Avustralyalıların elektrikle ilgili düşünceleri genellikle iki durumla sınırlıdır: fatura geldiğinde ve ışıklar söndüğünde.
Ancak politikacılar net sıfır emisyon hedeflerinden bahsederken, Avustralyalıların enerji kaynakları nerelerden geliyor sorusu gündeme geliyor.
Devletlerin enerji üretimi genellikle en kolay ve en ucuz yöntemlere dayanıyor.
Peki, eyaletler yenilenebilir enerji konusunda nasıl bir karşılaştırma yapıyor?
Gündüz saatlerinde NSW’deki elektriğin büyük kısmı çatı güneş panellerinden sağlanıyor.
Ancak, kömür hala en baskın kaynak.
Son 12 ayda NSW’nin elektriğinin yüzde 69’u siyah kömürden elde edildi.
Güneş ve rüzgar ise toplamda yüzde 12 katkı sağlıyor.
Hidroelektrik yüzde 4, gaz ise yüzde 3 pay alıyor.
NSW, güneş enerjisi konusunda büyüme potansiyeli açısından en avantajlı durumda.
Victoria ise, toplam enerji üretimi içinde kömür kullanımında biraz daha az, ancak daha az verimli bir tür olan kahverengi kömür kullanıyor.
Kahverengi kömür daha fazla kirlilik yaratıyor ve daha az enerji üretiyor, ama konum itibarıyla avantaj sağlıyor.
Victoria’nın çoğu kahverengi kömür santralleri, bu tür kömürün bol olduğu bölgelerde bulunuyor.
Burada kömürden elde edilen enerji oranı yüzde 62, rüzgardan gelen enerji oranı ise yüzde 25.
Hidroelektrik yüzde 5, güneş enerjisi yüzde 4 ve gaz yüzde 2 oranında enerji sağlıyor.

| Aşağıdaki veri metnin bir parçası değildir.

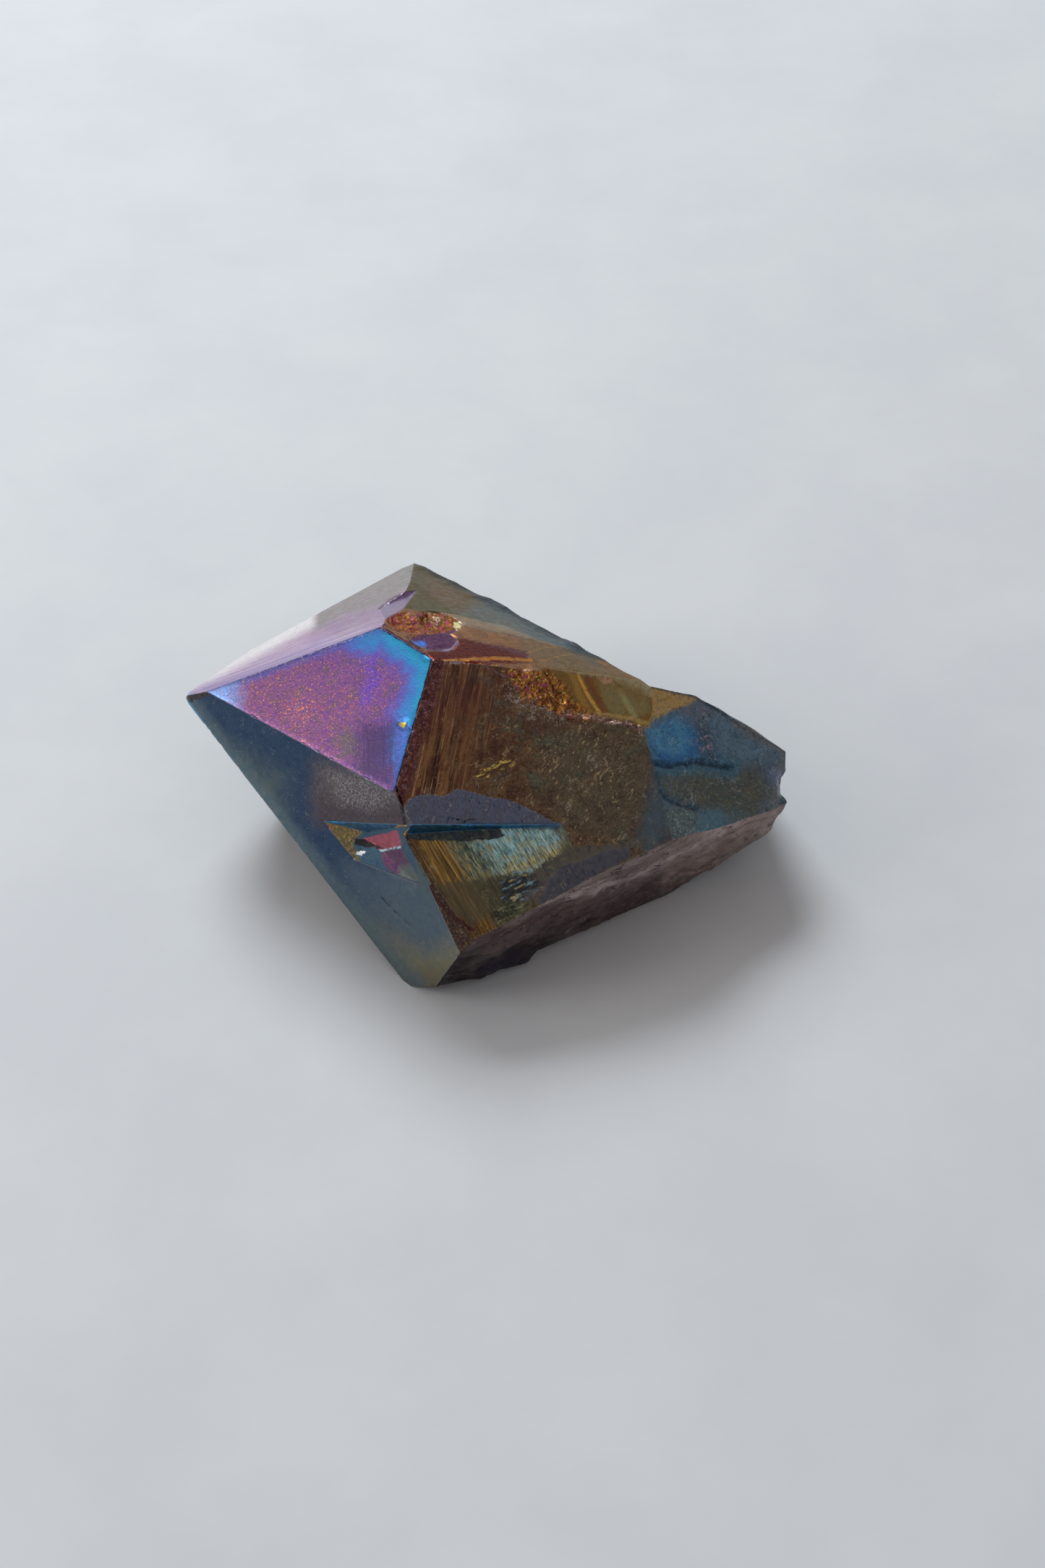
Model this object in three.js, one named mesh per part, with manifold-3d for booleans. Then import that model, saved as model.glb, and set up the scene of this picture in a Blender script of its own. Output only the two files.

Queensland ise kömür kullanımında en yüksek orana sahip ve enerji üretiminin yüzde 72’sini siyah kömürden elde ediyor.
Çatı güneş panelleri yüzde 11, rüzgar ise sadece yüzde 6 pay alıyor.
Güney Avustralya ise son 12 ayda enerji ihtiyacının yüzde 60’ını rüzgardan karşılıyor ve bu durum, hükümetin uyguladığı politikaların bir sonucu olarak değerlendiriliyor.
Tasmaniya’da ise hidroelektrik enerji, toplam elektrik üretiminin yüzde 77’sini oluşturuyor.
ACT, yüzde 100 yenilenebilir enerji hedefi belirlemişken, NT’nin enerji sistemi daha dağınık, gaz büyük bir rol oynuyor.
Batı Avustralya’da ise yenilenebilir enerji oranı artıyor, ancak kömür ve gaz hala önemli kaynaklar arasında yer alıyor.